AS: Okay. She’d say, “Now, get up,” no matter how cold it was, “get up and you got to go to Waterloo and get us a little stuff.” Got no peddler, no nothing, you know, running—and I’d go down there and she’d buy a big stick of bologna. You’d get a big ol’ stick of bologna that long for forty-five cents. And it’s all I can do to carry it back. A little meal and a little flour and a little lard and a stick of bologna and I had to make that do us a week. And I’d make flour gravy and I don’t know how I got through it. I can’t tell you that. I lived from day to day doing that. And I’d say, “Aunt Surry, why don’t you hire somebody to get out here and chop up these old pine stumps? They hard; old ax dull. I can’t hardly chop it.” And I’m little and skinny. I weighed eighty-four pounds. I didn’t weigh that much then. About sixty pound then, I guess. But she wouldn’t. Finally, I talked a notion doing it and she hired a boy to come there and split kindling for us, split the pine. You chopping a pine stump, you got to know what pine stumps are. It’s like chopping a piece of cement almost. It’s hard. And so this boy come there—Jack, that was Paul Gean—and he come there and he split some, cut off some little slivers for me to build the fire and he thought he was gonna get paid pretty good and said, “Well I got that chopped and split Aunt Surry. What are you gonna give me?” “A nickel an hour,” she said. He never did come back. I had to do it. But spring come, I was there several years with her, and spring come and I’d build a fire out in the yard, build me up some rocks. You couldn’t have a fire in the house, honey. It’d run you out of the—hot summer till you couldn’t stand it. If you built a fire in the heater to cook, you would just suffocate. You couldn’t stand it.

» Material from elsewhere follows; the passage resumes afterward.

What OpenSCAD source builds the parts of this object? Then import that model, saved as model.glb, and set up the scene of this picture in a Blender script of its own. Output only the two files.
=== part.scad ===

And so I’d build a fire outside. Put me a pile of rocks around, put a kettle up there. It was a big old pot. I’d put beans in that and cook a pot of beans or if she had some turnips, I’d cook some turnips, outside, while I’m raking the yard. And I’d try to plant a few flowers, you know, and kept that going. No garden, nothing. And some people, good folks, would bring us a little garden stuff and I’d cook it outside. And it was a nightmare.